> [Task brief] Gather all lines from the material that contain "bends".

##### Information shown #####

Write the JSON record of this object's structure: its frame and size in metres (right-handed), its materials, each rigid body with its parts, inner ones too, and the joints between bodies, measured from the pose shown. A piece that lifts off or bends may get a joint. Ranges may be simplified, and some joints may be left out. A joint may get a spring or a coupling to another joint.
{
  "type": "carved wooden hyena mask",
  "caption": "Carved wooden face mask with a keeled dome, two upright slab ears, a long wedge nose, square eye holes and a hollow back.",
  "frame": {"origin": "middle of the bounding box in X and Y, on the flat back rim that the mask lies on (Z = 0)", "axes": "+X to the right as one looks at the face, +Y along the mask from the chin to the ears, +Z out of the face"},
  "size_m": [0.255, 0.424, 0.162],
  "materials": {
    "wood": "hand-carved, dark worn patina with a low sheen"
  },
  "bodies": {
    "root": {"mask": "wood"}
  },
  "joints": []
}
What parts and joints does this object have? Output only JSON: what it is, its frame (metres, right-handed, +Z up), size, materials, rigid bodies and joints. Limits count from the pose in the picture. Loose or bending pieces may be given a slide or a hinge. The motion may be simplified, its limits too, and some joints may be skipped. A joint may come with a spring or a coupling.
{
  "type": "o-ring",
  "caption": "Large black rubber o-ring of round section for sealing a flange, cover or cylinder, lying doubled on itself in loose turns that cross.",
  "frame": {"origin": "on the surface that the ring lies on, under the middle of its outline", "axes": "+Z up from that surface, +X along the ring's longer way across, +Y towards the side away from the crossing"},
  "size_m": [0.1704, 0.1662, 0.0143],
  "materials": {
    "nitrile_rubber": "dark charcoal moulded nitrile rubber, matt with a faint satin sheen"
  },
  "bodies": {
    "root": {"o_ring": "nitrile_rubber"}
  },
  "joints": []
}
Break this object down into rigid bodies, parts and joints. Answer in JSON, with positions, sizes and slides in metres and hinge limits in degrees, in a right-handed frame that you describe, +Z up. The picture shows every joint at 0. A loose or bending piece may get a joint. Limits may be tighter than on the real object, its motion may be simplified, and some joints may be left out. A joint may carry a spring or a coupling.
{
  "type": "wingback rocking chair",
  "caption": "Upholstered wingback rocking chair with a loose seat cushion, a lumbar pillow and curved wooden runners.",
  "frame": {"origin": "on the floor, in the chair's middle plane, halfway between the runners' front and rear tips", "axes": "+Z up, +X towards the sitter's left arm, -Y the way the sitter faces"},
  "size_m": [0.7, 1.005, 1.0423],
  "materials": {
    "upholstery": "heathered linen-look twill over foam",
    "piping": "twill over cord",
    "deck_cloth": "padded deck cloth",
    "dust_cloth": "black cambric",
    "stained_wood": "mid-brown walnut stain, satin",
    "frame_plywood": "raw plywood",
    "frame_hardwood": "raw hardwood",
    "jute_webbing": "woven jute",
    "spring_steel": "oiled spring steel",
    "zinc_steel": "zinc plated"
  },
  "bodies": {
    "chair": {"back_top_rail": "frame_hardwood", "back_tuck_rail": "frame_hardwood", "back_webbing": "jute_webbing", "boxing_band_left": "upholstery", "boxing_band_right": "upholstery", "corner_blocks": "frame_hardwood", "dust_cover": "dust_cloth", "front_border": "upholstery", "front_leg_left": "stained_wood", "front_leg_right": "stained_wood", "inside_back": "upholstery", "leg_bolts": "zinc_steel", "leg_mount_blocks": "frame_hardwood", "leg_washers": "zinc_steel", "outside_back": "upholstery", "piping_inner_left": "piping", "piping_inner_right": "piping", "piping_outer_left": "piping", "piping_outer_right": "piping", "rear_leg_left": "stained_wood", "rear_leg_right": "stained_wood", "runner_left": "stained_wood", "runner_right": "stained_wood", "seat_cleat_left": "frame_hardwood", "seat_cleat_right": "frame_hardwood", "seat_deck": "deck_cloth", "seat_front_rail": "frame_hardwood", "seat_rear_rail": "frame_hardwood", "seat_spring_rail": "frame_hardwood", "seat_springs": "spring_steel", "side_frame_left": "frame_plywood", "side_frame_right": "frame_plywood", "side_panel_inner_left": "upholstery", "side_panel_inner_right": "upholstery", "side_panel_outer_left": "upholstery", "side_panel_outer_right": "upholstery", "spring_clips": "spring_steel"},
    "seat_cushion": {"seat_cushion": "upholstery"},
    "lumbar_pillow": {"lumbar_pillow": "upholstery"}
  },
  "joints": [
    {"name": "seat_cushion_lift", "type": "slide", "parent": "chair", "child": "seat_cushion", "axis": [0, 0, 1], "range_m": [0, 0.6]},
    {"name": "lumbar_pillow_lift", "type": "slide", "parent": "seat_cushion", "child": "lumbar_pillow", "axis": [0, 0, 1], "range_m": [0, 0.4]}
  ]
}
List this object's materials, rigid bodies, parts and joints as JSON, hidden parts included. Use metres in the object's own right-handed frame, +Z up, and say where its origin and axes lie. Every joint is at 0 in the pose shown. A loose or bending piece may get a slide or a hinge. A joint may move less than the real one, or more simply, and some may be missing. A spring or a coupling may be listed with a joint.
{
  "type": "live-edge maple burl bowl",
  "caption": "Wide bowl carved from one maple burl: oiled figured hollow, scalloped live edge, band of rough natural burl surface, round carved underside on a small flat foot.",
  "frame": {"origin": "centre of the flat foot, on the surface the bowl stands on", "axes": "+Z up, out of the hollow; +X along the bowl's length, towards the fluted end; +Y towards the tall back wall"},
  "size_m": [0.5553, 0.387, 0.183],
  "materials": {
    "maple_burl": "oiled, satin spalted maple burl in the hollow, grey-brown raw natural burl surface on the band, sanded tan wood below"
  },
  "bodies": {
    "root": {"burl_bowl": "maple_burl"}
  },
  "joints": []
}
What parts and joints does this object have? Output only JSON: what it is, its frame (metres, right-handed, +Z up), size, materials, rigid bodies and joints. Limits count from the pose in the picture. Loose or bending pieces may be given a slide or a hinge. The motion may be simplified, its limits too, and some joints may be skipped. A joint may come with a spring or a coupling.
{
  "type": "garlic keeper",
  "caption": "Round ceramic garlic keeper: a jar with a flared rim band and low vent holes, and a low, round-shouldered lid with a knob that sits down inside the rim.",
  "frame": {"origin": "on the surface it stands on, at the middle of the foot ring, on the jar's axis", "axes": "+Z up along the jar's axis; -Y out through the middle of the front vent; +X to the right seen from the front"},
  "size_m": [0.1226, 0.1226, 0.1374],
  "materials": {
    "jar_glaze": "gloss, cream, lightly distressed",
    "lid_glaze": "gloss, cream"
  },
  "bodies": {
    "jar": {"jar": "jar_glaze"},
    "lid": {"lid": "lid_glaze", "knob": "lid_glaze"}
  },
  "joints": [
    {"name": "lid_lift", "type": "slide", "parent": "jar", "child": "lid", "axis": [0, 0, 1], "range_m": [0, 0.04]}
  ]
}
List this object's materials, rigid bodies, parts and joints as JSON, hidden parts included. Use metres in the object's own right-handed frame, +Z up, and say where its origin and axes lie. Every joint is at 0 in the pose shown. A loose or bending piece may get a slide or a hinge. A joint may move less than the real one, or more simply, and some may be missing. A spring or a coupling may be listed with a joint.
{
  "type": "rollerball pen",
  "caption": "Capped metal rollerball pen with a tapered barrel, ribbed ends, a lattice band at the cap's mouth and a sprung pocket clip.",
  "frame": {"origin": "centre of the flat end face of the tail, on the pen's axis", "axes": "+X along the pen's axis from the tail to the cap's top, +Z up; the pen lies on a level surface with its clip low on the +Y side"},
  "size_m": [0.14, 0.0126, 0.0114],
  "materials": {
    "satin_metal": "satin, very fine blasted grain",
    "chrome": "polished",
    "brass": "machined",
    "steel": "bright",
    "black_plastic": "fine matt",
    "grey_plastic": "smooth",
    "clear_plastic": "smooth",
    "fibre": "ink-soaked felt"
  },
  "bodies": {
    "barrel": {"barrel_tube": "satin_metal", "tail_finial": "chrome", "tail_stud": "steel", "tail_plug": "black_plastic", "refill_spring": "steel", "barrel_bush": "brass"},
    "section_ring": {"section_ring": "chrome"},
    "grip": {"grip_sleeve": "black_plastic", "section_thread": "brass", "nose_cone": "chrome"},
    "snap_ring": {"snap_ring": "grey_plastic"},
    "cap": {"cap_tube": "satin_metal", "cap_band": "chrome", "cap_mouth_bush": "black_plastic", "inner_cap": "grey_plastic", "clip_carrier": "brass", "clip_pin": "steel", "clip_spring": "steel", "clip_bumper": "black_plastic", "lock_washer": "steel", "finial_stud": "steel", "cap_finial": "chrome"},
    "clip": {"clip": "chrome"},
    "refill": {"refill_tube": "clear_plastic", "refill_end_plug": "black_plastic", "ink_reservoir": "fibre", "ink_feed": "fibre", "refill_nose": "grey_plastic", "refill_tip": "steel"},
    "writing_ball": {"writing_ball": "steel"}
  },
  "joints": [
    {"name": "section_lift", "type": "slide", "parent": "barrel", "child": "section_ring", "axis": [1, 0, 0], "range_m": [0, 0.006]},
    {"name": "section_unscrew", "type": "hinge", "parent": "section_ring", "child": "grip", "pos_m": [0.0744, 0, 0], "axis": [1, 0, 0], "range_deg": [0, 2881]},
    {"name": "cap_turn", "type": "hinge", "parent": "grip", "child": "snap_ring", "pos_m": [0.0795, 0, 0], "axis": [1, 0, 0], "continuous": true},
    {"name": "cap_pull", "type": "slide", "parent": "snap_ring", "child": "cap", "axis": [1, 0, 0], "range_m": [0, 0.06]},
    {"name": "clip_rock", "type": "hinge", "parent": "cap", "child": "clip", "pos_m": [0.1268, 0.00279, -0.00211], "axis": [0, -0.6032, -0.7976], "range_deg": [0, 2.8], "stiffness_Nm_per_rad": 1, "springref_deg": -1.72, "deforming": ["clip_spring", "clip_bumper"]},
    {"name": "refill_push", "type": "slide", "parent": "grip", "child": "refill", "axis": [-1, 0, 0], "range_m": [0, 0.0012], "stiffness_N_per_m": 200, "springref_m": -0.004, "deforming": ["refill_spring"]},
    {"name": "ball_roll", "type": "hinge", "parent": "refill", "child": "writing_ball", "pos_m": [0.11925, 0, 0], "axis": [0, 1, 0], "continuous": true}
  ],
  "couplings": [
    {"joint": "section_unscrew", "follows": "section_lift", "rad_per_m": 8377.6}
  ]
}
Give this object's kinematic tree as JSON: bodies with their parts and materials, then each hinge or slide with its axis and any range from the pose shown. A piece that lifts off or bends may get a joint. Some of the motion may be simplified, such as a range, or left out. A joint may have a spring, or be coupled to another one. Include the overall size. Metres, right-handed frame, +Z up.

#####

> [Correct answer]
Write the JSON record of this object's structure: its frame and size in metres (right-handed), its materials, each rigid body with its parts, inner ones too, and the joints between bodies, measured from the pose shown. A piece that lifts off or bends may get a joint. Ranges may be simplified, and some joints may be left out. A joint may get a spring or a coupling to another joint.
Give this object's kinematic tree as JSON: bodies with their parts and materials, then each hinge or slide with its axis and any range from the pose shown. A piece that lifts off or bends may get a joint. Some of the motion may be simplified, such as a range, or left out. A joint may have a spring, or be coupled to another one. Include the overall size. Metres, right-handed frame, +Z up.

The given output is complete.